Food and Eating from an Asian Perspective
The consumption of food is a personal and communal experience in Asia, whether in expensive 5-Michelin star restaurants in Tokyo; hawker centers in Singapore; food stalls in Manila; and side road eating places in Hanoi.
In this side of the world, food is what binds people together. Food is not just something you put in your mouth to satisfy your hunger. A meal is not something you rush to finish so you can get back to work, it is something to spend time on to truly savor and experience.
Eating is not merely a material pleasure. Eating well gives a spectacular joy to life and contributes immensely to goodwill and happy companionship. It is of great importance to the morale. ~ Elsa Schiaparelli
Eating is a chance to talk about the day’s events, be it school or work. It can also be an instrument to get to know people better, where they come from and their experiences. This is something, which guests of Asian families will experience.
Lucky is the man invited to an Asian home for dinner. Where did you come from? What did you do? How many places have you traveled to? How do you find the country? These are just some of the questions which guests will be asked eventually.
Now you may reply or not to the questions in all honesty but you must, by all means, appreciate the food served to you and perhaps even compliment the chef. By doing so more outstanding dishes will be created and more people will be happier for having partook of such sumptuous meals.
With each spoonful of goodness, the day’s events are relived and the future is discussed. For some reason, food tastes a lot better when shared with family and friends. Each morsel is transformed as an agent for deeper companionship and more meaningful relationships.

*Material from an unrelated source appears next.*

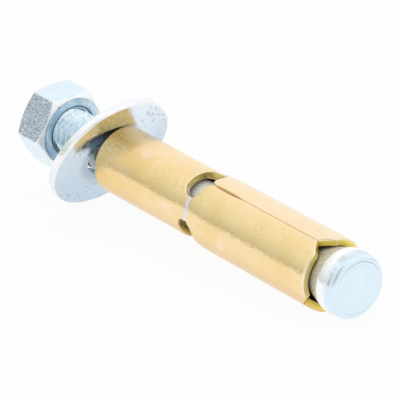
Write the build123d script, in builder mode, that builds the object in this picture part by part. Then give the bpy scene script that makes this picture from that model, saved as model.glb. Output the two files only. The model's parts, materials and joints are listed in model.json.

Food and eating is truly in the heart of Asia that people greet each other not with hellos or how are yous, but rather with “Have you eaten?” and “Let’s eat”! Regardless if you are meeting friends who you have not seen for a decade or friends you have just been with yesterday, eating is a central part of get-togethers. It is what cements companionships and makes it stronger. In Asia, get-togethers are incomplete without food and the thought of the absence of food in these events is just simply appalling!
The satisfied slurping of noodles; the quiet resolution of the lady putting together banh mi and pho to create the perfect symphony of flavors; the sound of the pan sizzling with goodness; and the smile on people’s faces after that first bite. These are but some of the culinary memories people will remember of Asia and perhaps the continent can even teach people a thing or two about food and eating.